### Your task:
Quote, without change, all of the lines that follow.

>> start

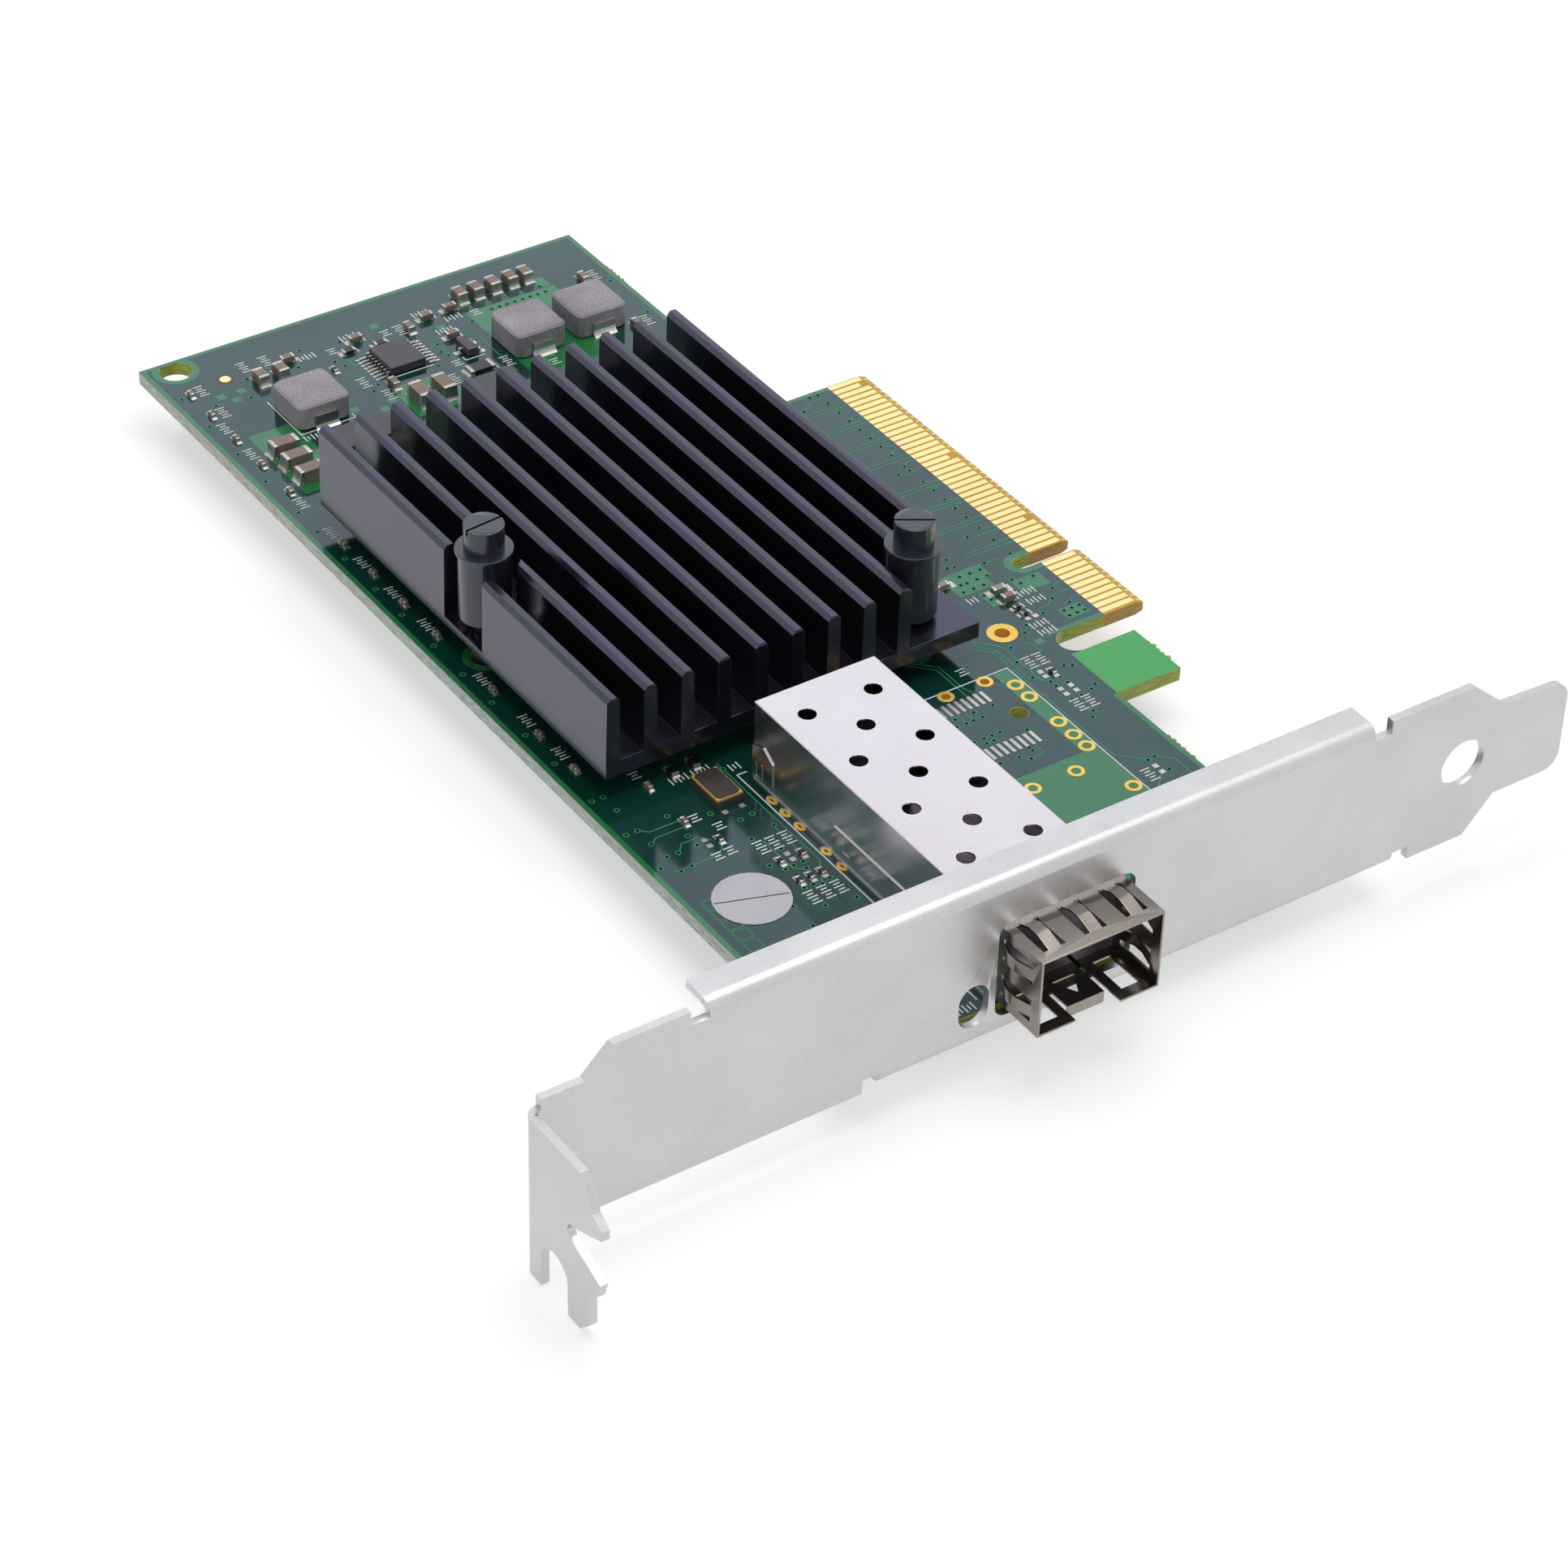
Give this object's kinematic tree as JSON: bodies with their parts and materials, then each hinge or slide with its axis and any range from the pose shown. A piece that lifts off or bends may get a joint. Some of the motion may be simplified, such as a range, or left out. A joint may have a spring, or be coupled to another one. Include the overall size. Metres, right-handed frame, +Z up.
{
  "type": "network interface card",
  "caption": "Low-profile expansion card with an edge connector, finned heat sink, small pluggable-module cage and a full-height slot bracket.",
  "frame": {"origin": "connector datum: centre of the key notch, on the contact edge, at half the board's thickness", "axes": "+Z up off the component side, +X out through the bracket, +Y out of the edge connector"},
  "size_m": [0.1523, 0.1201, 0.0229],
  "materials": {
    "bracket_zinc": "satin plated sheet steel",
    "nickel_plate": "nickel plated, satin",
    "capacitor_ceramic": "fired ceramic",
    "solder_tin": "tinned, satin",
    "cage_nickel": "nickel plated sheet, bright",
    "board_laminate": "green solder mask over glass laminate",
    "contact_gold": "gold plated",
    "chip_carrier": "laminate",
    "silicon": "polished",
    "crystal_base_ceramic": "fired ceramic",
    "crystal_lid_metal": "dark metal lid",
    "fuse_body": "ceramic",
    "black_anodised": "black anodised extrusion, satin",
    "inductor_powder": "pressed grey iron powder",
    "sticker_paper": "coated paper",
    "light_lens": "clear epoxy",
    "dark_moulding": "moulded epoxy",
    "connector_plastic": "moulded black",
    "pin_nylon": "moulded black nylon",
    "spring_steel": "drawn wire",
    "resistor_black": "glazed film on ceramic",
    "thermal_pad": "matt filled silicone"
  },
  "bodies": {
    "root": {"bracket": "bracket_zinc", "bracket_screws": "nickel_plate", "bulk_capacitor_bodies": "capacitor_ceramic", "bulk_capacitor_ends": "solder_tin", "cage_floor": "cage_nickel", "circuit_board": "board_laminate", "connector_contacts": "contact_gold", "controller_carrier": "chip_carrier", "controller_die": "silicon", "controller_lid": "nickel_plate", "controller_solder": "solder_tin", "crystal_base": "crystal_base_ceramic", "crystal_lid": "crystal_lid_metal", "crystal_rim": "contact_gold", "edge_contacts_bottom": "contact_gold", "edge_contacts_top": "contact_gold", "fiducial_mark": "contact_gold", "filter_capacitor_bodies": "capacitor_ceramic", "filter_capacitor_ends": "solder_tin", "fuse_bodies": "fuse_body", "fuse_ends": "solder_tin", "heat_sink": "black_anodised", "inductor_bodies": "inductor_powder", "inductor_terminals": "solder_tin", "inspection_sticker": "sticker_paper", "link_light_ends": "solder_tin", "link_light_lenses": "light_lens", "memory_chip_body": "dark_moulding", "memory_chip_leads": "solder_tin", "module_cage": "cage_nickel", "module_connector": "connector_plastic", "polymer_capacitor_bodies": "dark_moulding", "polymer_capacitor_leads": "solder_tin", "power_chip_body": "dark_moulding", "power_chip_leads": "solder_tin", "push_pin_cores": "pin_nylon", "push_pin_sleeves": "pin_nylon", "push_pin_springs": "spring_steel", "sense_resistor_bodies": "resistor_black", "sense_resistor_ends": "solder_tin", "small_capacitor_bodies": "capacitor_ceramic", "small_capacitor_ends": "solder_tin", "small_resistor_bodies": "resistor_black", "small_resistor_ends": "solder_tin", "solder_pads": "solder_tin", "thermal_pad": "thermal_pad", "tiny_capacitor_bodies": "capacitor_ceramic", "tiny_capacitor_ends": "solder_tin", "tiny_resistor_bodies": "resistor_black", "tiny_resistor_ends": "solder_tin", "transistor_body": "dark_moulding", "transistor_leads": "solder_tin", "under_capacitor_bodies": "capacitor_ceramic", "under_capacitor_ends": "solder_tin"}
  },
  "joints": []
}
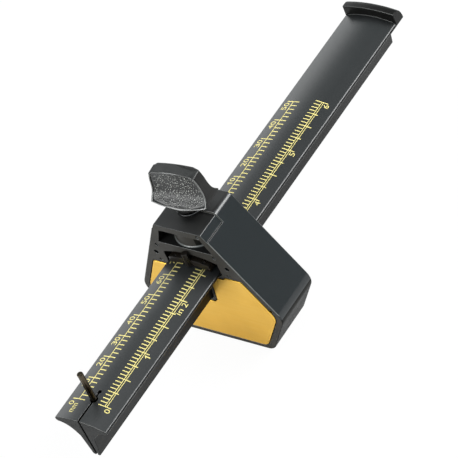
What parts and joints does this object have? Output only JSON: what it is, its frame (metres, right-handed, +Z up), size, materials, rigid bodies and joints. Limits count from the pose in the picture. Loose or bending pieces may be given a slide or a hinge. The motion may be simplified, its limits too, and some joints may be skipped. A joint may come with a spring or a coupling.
{
  "type": "marking gauge",
  "caption": "Marking gauge: a crowned T-section beam with printed scales and a steel pin slides through a shield-shaped head with a brass fence plate and a thumb knob clamp",
  "frame": {"origin": "middle of the head's flat foot, on which the gauge stands", "axes": "+Z up, +Y along the beam from the marking pin toward the stop lip, +X to the right seen from the pin end"},
  "size_m": [0.0634, 0.2125, 0.0815],
  "materials": {
    "head_plastic": "satin black moulded plastic",
    "fence_brass": "satin brass sheet",
    "beam_plastic": "satin black with yellow printed scales",
    "pin_steel": "dark polished steel",
    "shoe_plastic": "matt dark grey",
    "screw_steel": "bright steel",
    "washer_steel": "blackened steel",
    "knob_plastic": "black plastic, grained on its broad faces"
  },
  "bodies": {
    "head": {"head_body": "head_plastic", "fence_plate": "fence_brass"},
    "beam": {"beam": "beam_plastic"},
    "pin": {"marking_pin": "pin_steel"},
    "shoe": {"pressure_shoe": "shoe_plastic"},
    "knob": {"thumb_knob": "knob_plastic", "clamp_screw": "screw_steel", "knob_washer": "washer_steel"}
  },
  "joints": [
    {"name": "beam_slide", "type": "slide", "parent": "head", "child": "beam", "axis": [0, 1, 0], "range_m": [-0.1066, 0.0619]},
    {"name": "pin_slide", "type": "slide", "parent": "beam", "child": "pin", "axis": [0, 0, 1], "range_m": [-0.012, 0.004]},
    {"name": "shoe_lift", "type": "slide", "parent": "head", "child": "shoe", "axis": [0, 0, 1], "range_m": [0, 0.001]},
    {"name": "knob_turn", "type": "hinge", "parent": "shoe", "child": "knob", "pos_m": [0, 0, 0.07], "axis": [0, 0, 1], "range_deg": [0, 360]}
  ],
  "couplings": [
    {"joint": "shoe_lift", "follows": "knob_turn", "m_per_rad": 0.000159}
  ]
}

>> end

### Exercise response:
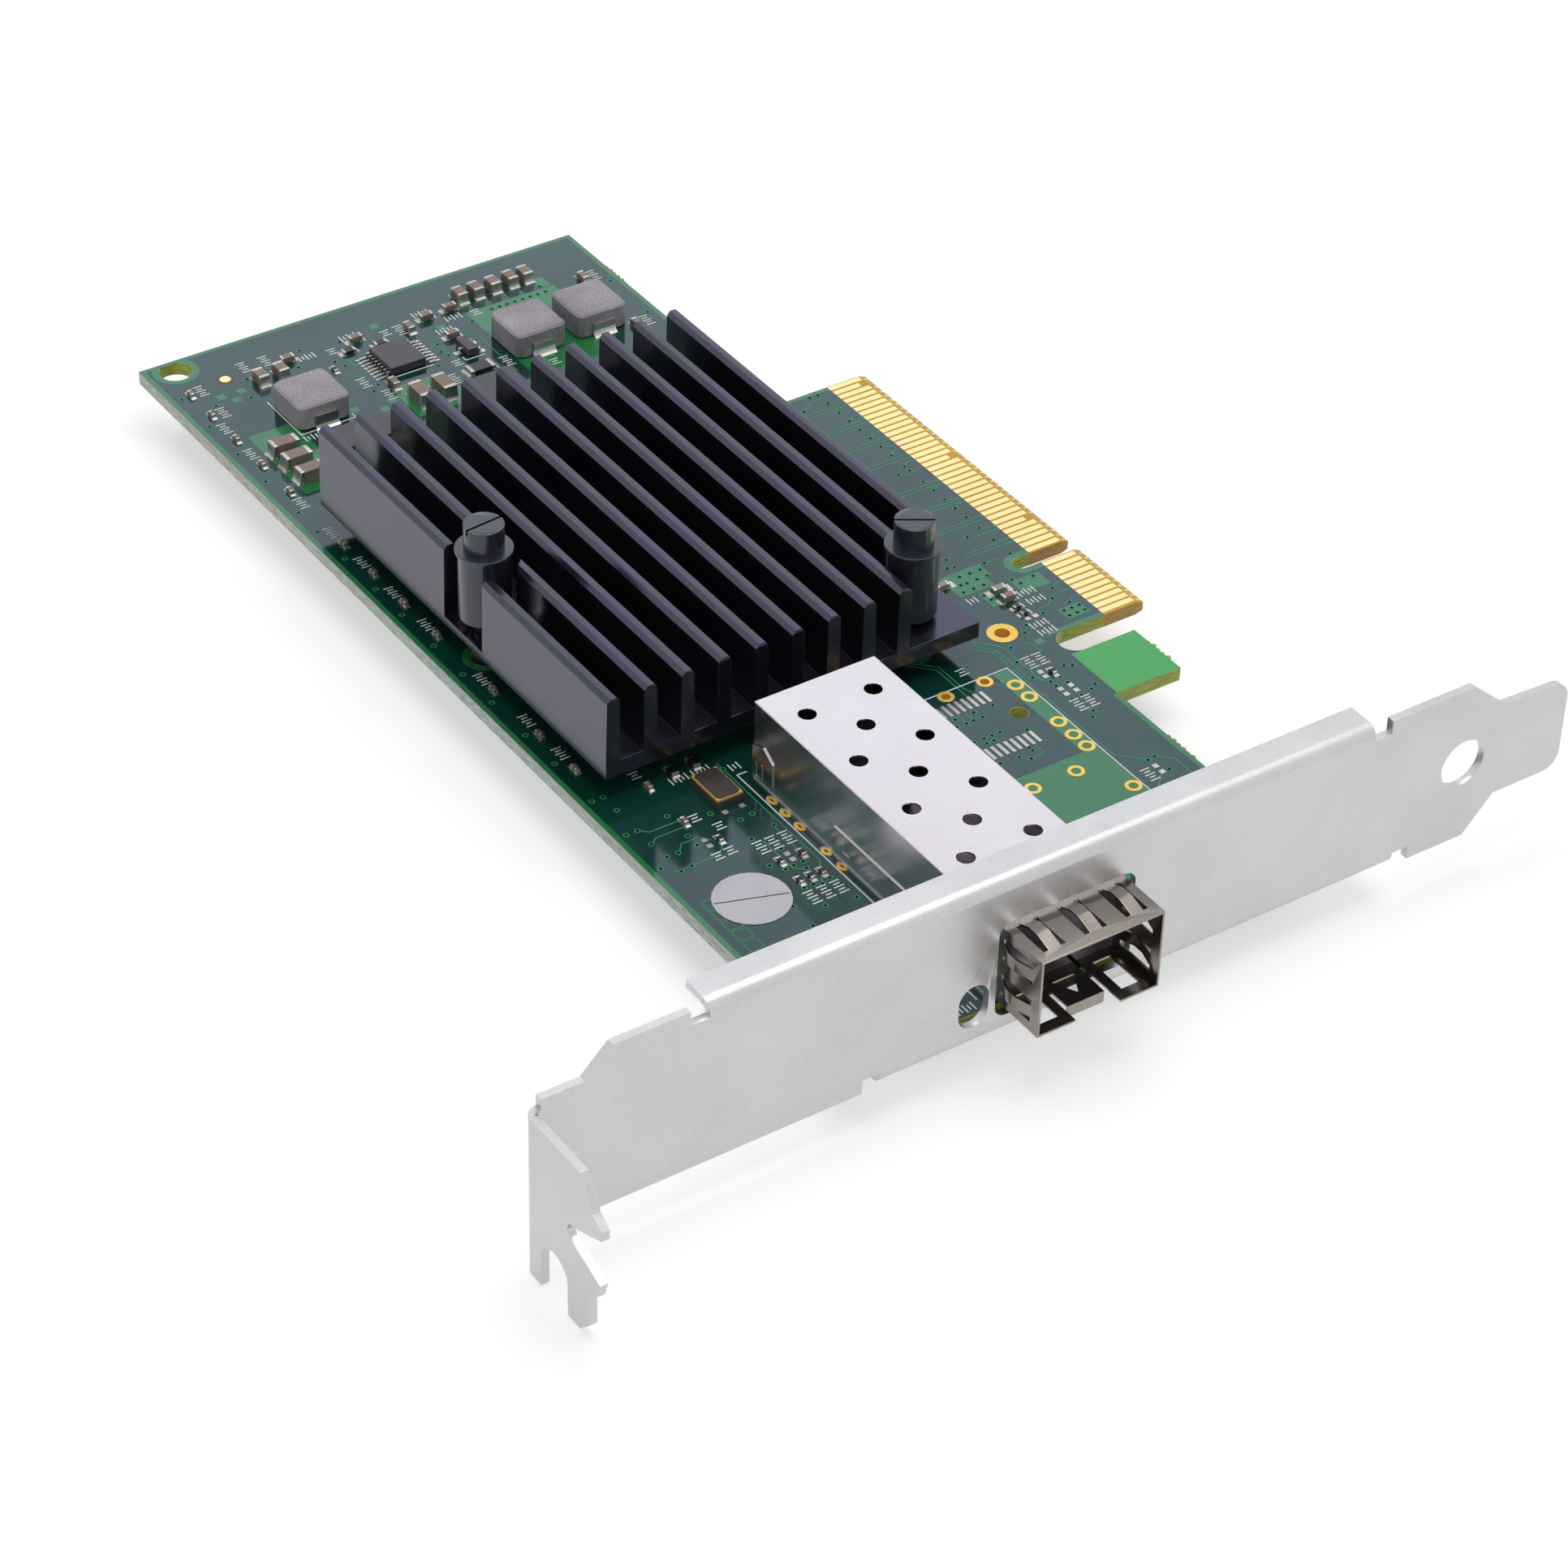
Give this object's kinematic tree as JSON: bodies with their parts and materials, then each hinge or slide with its axis and any range from the pose shown. A piece that lifts off or bends may get a joint. Some of the motion may be simplified, such as a range, or left out. A joint may have a spring, or be coupled to another one. Include the overall size. Metres, right-handed frame, +Z up.
{
  "type": "network interface card",
  "caption": "Low-profile expansion card with an edge connector, finned heat sink, small pluggable-module cage and a full-height slot bracket.",
  "frame": {"origin": "connector datum: centre of the key notch, on the contact edge, at half the board's thickness", "axes": "+Z up off the component side, +X out through the bracket, +Y out of the edge connector"},
  "size_m": [0.1523, 0.1201, 0.0229],
  "materials": {
    "bracket_zinc": "satin plated sheet steel",
    "nickel_plate": "nickel plated, satin",
    "capacitor_ceramic": "fired ceramic",
    "solder_tin": "tinned, satin",
    "cage_nickel": "nickel plated sheet, bright",
    "board_laminate": "green solder mask over glass laminate",
    "contact_gold": "gold plated",
    "chip_carrier": "laminate",
    "silicon": "polished",
    "crystal_base_ceramic": "fired ceramic",
    "crystal_lid_metal": "dark metal lid",
    "fuse_body": "ceramic",
    "black_anodised": "black anodised extrusion, satin",
    "inductor_powder": "pressed grey iron powder",
    "sticker_paper": "coated paper",
    "light_lens": "clear epoxy",
    "dark_moulding": "moulded epoxy",
    "connector_plastic": "moulded black",
    "pin_nylon": "moulded black nylon",
    "spring_steel": "drawn wire",
    "resistor_black": "glazed film on ceramic",
    "thermal_pad": "matt filled silicone"
  },
  "bodies": {
    "root": {"bracket": "bracket_zinc", "bracket_screws": "nickel_plate", "bulk_capacitor_bodies": "capacitor_ceramic", "bulk_capacitor_ends": "solder_tin", "cage_floor": "cage_nickel", "circuit_board": "board_laminate", "connector_contacts": "contact_gold", "controller_carrier": "chip_carrier", "controller_die": "silicon", "controller_lid": "nickel_plate", "controller_solder": "solder_tin", "crystal_base": "crystal_base_ceramic", "crystal_lid": "crystal_lid_metal", "crystal_rim": "contact_gold", "edge_contacts_bottom": "contact_gold", "edge_contacts_top": "contact_gold", "fiducial_mark": "contact_gold", "filter_capacitor_bodies": "capacitor_ceramic", "filter_capacitor_ends": "solder_tin", "fuse_bodies": "fuse_body", "fuse_ends": "solder_tin", "heat_sink": "black_anodised", "inductor_bodies": "inductor_powder", "inductor_terminals": "solder_tin", "inspection_sticker": "sticker_paper", "link_light_ends": "solder_tin", "link_light_lenses": "light_lens", "memory_chip_body": "dark_moulding", "memory_chip_leads": "solder_tin", "module_cage": "cage_nickel", "module_connector": "connector_plastic", "polymer_capacitor_bodies": "dark_moulding", "polymer_capacitor_leads": "solder_tin", "power_chip_body": "dark_moulding", "power_chip_leads": "solder_tin", "push_pin_cores": "pin_nylon", "push_pin_sleeves": "pin_nylon", "push_pin_springs": "spring_steel", "sense_resistor_bodies": "resistor_black", "sense_resistor_ends": "solder_tin", "small_capacitor_bodies": "capacitor_ceramic", "small_capacitor_ends": "solder_tin", "small_resistor_bodies": "resistor_black", "small_resistor_ends": "solder_tin", "solder_pads": "solder_tin", "thermal_pad": "thermal_pad", "tiny_capacitor_bodies": "capacitor_ceramic", "tiny_capacitor_ends": "solder_tin", "tiny_resistor_bodies": "resistor_black", "tiny_resistor_ends": "solder_tin", "transistor_body": "dark_moulding", "transistor_leads": "solder_tin", "under_capacitor_bodies": "capacitor_ceramic", "under_capacitor_ends": "solder_tin"}
  },
  "joints": []
}
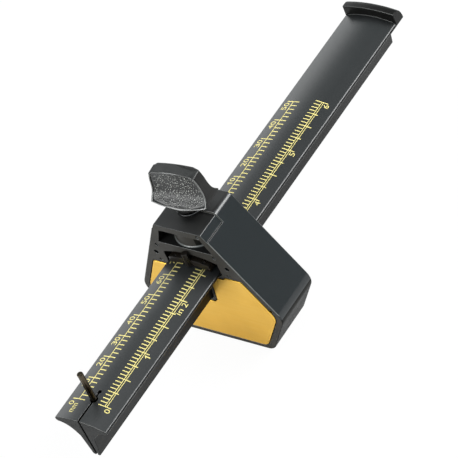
What parts and joints does this object have? Output only JSON: what it is, its frame (metres, right-handed, +Z up), size, materials, rigid bodies and joints. Limits count from the pose in the picture. Loose or bending pieces may be given a slide or a hinge. The motion may be simplified, its limits too, and some joints may be skipped. A joint may come with a spring or a coupling.
{
  "type": "marking gauge",
  "caption": "Marking gauge: a crowned T-section beam with printed scales and a steel pin slides through a shield-shaped head with a brass fence plate and a thumb knob clamp",
  "frame": {"origin": "middle of the head's flat foot, on which the gauge stands", "axes": "+Z up, +Y along the beam from the marking pin toward the stop lip, +X to the right seen from the pin end"},
  "size_m": [0.0634, 0.2125, 0.0815],
  "materials": {
    "head_plastic": "satin black moulded plastic",
    "fence_brass": "satin brass sheet",
    "beam_plastic": "satin black with yellow printed scales",
    "pin_steel": "dark polished steel",
    "shoe_plastic": "matt dark grey",
    "screw_steel": "bright steel",
    "washer_steel": "blackened steel",
    "knob_plastic": "black plastic, grained on its broad faces"
  },
  "bodies": {
    "head": {"head_body": "head_plastic", "fence_plate": "fence_brass"},
    "beam": {"beam": "beam_plastic"},
    "pin": {"marking_pin": "pin_steel"},
    "shoe": {"pressure_shoe": "shoe_plastic"},
    "knob": {"thumb_knob": "knob_plastic", "clamp_screw": "screw_steel", "knob_washer": "washer_steel"}
  },
  "joints": [
    {"name": "beam_slide", "type": "slide", "parent": "head", "child": "beam", "axis": [0, 1, 0], "range_m": [-0.1066, 0.0619]},
    {"name": "pin_slide", "type": "slide", "parent": "beam", "child": "pin", "axis": [0, 0, 1], "range_m": [-0.012, 0.004]},
    {"name": "shoe_lift", "type": "slide", "parent": "head", "child": "shoe", "axis": [0, 0, 1], "range_m": [0, 0.001]},
    {"name": "knob_turn", "type": "hinge", "parent": "shoe", "child": "knob", "pos_m": [0, 0, 0.07], "axis": [0, 0, 1], "range_deg": [0, 360]}
  ],
  "couplings": [
    {"joint": "shoe_lift", "follows": "knob_turn", "m_per_rad": 0.000159}
  ]
}